Rhaaaa, tout ça me donne envie de faire un petit sujet sur « Dementia » (à ne pas confondre avec « Dementia 13 » de Coppola, qui a dû rajouter le « 13 » pour éviter la confusion justement), un film de 1955 signé John Parker (aussi connu sous le nom de « Daughter of Horror »),qui me semble partager quelques traits communs avec le bijou de Herk Hervey. Un film onirique (cauchemardesque plutôt), entièrement muet, qui n’est pas loin de dégager le même trouble…

Mais qu’est-ce que tu attends ? :wink:

De revoir le film !! Mais ça sera fait sous peu normalement…

J’ai bloqué sur l’affiche en parcourant le site de VOD de ma bibliothèque. Cette photo est intrigante et glaçante.

Je me doutais bien que j’allais trouver des infos sur le forum mais je ne pensais pas que ce serait aussi développé.
Je vais me mater ça dès que possible! :grin:

Pour info, si je ne m’abuse, le type sur cette photo est Herk Harvey lui-même, réalisateur de la chose…

Et je profite de la remontée du fil à la surface (c’est de circonstance !..) pour plussoyer énergiquement aux louanges exprimées plus haut, à défaut de trouver à y ajouter. J’avais découvert le film totalement par hasard il y a bien des années de ça au détour d’une diffusion sur Arte, il est inoubliable.

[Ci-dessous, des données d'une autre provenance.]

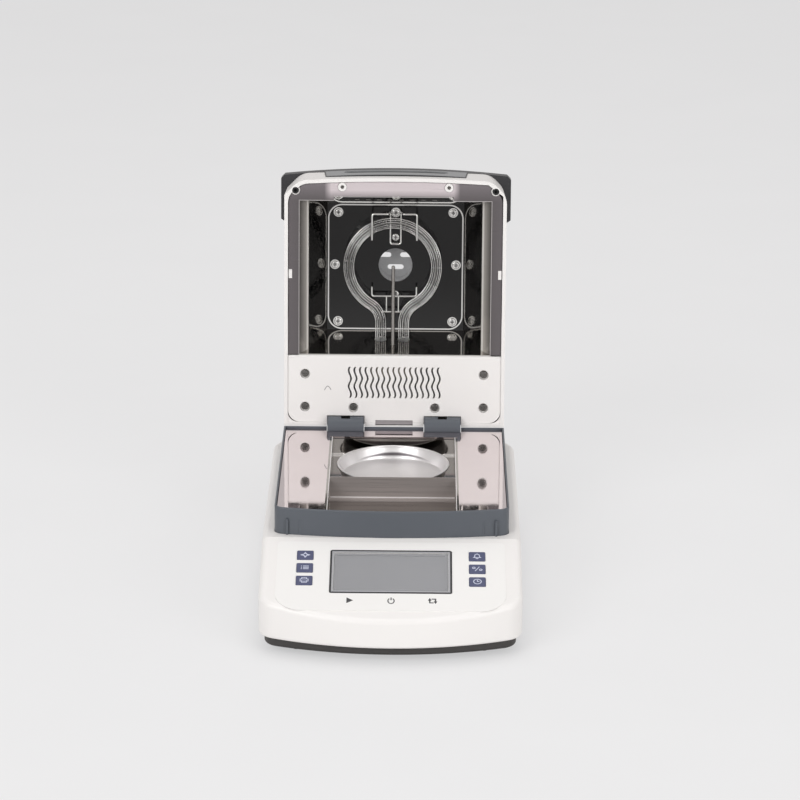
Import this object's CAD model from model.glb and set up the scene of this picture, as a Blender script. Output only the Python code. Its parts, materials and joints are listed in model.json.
"""The looks of a bench moisture analyzer: finishes, signs, the lamp's inside and fittings."""

from __future__ import annotations

import json
import logging
import math
from dataclasses import dataclass
from enum import Enum
from functools import partialmethod

import bmesh
import bpy
from mathutils import Color, Matrix, Vector


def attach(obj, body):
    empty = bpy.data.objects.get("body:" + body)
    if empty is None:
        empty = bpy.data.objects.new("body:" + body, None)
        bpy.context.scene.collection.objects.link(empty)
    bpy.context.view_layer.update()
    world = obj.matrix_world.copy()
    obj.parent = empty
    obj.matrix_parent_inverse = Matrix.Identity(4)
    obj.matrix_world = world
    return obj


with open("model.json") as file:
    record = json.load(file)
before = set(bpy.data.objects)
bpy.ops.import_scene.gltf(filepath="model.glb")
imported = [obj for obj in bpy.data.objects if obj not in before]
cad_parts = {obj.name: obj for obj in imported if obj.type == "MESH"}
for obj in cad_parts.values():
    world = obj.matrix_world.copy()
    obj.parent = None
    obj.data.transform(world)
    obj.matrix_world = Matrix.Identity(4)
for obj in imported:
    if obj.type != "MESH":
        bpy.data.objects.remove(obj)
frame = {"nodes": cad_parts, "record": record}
log = logging.getLogger("moisture_analyzer")

MM = 0.001
FULL_CHANNEL = 255
RIGHT_ANGLE = 90.0
MITRE_LIMIT = 0.35
PRINT_THICK = 0.06
PRINT_GAP = 0.01
ARROW_HALF = 0.62
MIX_FACTOR, MIX_LOW, MIX_HIGH, MIX_RESULT = 0, 6, 7, 2

Rgb = tuple[float, float, float]
Rgba = tuple[float, float, float, float]
Pair = tuple[float, float]
Flat = list[Pair]


def linear(rgb: Rgb) -> Rgba:
    """A colour written as it is seen, 0 to 255, as the linear colour that shaders take.

    Args:
        rgb: Red, green and blue from 0 to 255.

    Returns:
        Linear red, green and blue with an alpha of 1.
    """
    seen = Color([value / FULL_CHANNEL for value in rgb])
    return (*seen.from_srgb_to_scene_linear(), 1.0)


class Operation(Enum):
    """What a Math node does with its inputs."""

    ADD = "ADD"
    SUBTRACT = "SUBTRACT"
    MULTIPLY = "MULTIPLY"
    DIVIDE = "DIVIDE"
    POWER = "POWER"
    ABSOLUTE = "ABSOLUTE"
    SINE = "SINE"
    SQRT = "SQRT"
    MINIMUM = "MINIMUM"
    MAXIMUM = "MAXIMUM"


class Signal:
    """A number that varies over a surface, held as a node's output, with arithmetic."""

    def __init__(self, tree: "Tree", socket: bpy.types.NodeSocket) -> None:
        """Keeps the tree and the output that the number comes from."""
        self.tree = tree
        self.socket = socket

    def _math(self, operation: Operation, *others: object) -> "Signal":
        """Adds one Math node, with this signal as its first input.

        Args:
            operation: What the node does.
            others: Its other inputs in order, numbers or signals.

        Returns:
            The node's result.
        """
        settings = {"operation": operation.value}
        node = self.tree.node("ShaderNodeMath", settings, dict(enumerate((self, *others))))
        return Signal(self.tree, node.outputs[0])

    __add__ = __radd__ = partialmethod(_math, Operation.ADD)
    __sub__ = partialmethod(_math, Operation.SUBTRACT)
    __mul__ = __rmul__ = partialmethod(_math, Operation.MULTIPLY)
    __truediv__ = partialmethod(_math, Operation.DIVIDE)
    __pow__ = partialmethod(_math, Operation.POWER)
    root = partialmethod(_math, Operation.SQRT)

    def __rsub__(self, other: float) -> "Signal":
        """A number less this signal."""
        return self * -1.0 + other

    def distance(self, other: object) -> "Signal":
        """How far this signal is from another, or from a number."""
        return (self - other)._math(Operation.ABSOLUTE)

    def wave(self) -> "Signal":
        """The sine of this signal, moved to run from 0 to 1."""
        return self._math(Operation.SINE) * 0.5 + 0.5

    def clamp(self) -> "Signal":
        """This signal kept between 0 and 1."""
        return self._math(Operation.MAXIMUM, 0.0)._math(Operation.MINIMUM, 1.0)

    def above(self, edge: float, width: float) -> "Signal":
        """A soft step from 0 to 1 around an edge.

        Args:
            edge: The value at the middle of the step.
            width: How wide the step is.

        Returns:
            0 below the step and 1 above it.
        """
        return ((self - (edge - width / 2)) / width).clamp()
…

Normalement, je le regarde ce soir. Je commence à baver vu tous vos commentaires élogieux! :drooling_face:

Edit : Je l’ai vu hier soir et j’ai beaucoup aimé l’ambiance malsaine et dérangeante du film. J’ai eu un peu peur au départ. Comme le dit Le Doc, la course poursuite est très loin d’être le moment le plus réussi du film… :sweat_smile: Pour continuer avec les points qui m’ont déplu, je n’ai pas vraiment aimé les passages avec le voisin John Linden : son personnage et sa façon de jouer m’ont irrité…
Pour le reste c’est du tout bon! On sent bien que le film est né suite à la « rencontre » d’Herk Harvey avec ce fabuleux Pavillon Saltair qui est le vrai personnage principal du film. J’ai beaucoup aimé aussi les prestations de l’actrice principale (ses expressions de sidération et de peur sont très réussies je trouve) et de l’homme étrange : malgré le peu de moyens et d’effets, il est glaçant.
J’ai vu venir la fin, j’y ai pensé dès le début mais certainement qu’à l’époque, ce type de twist était réellement surprenant (mes connaissances de l’histoire du cinéma sont bien trop faibles pour que je m’étende sur ce point).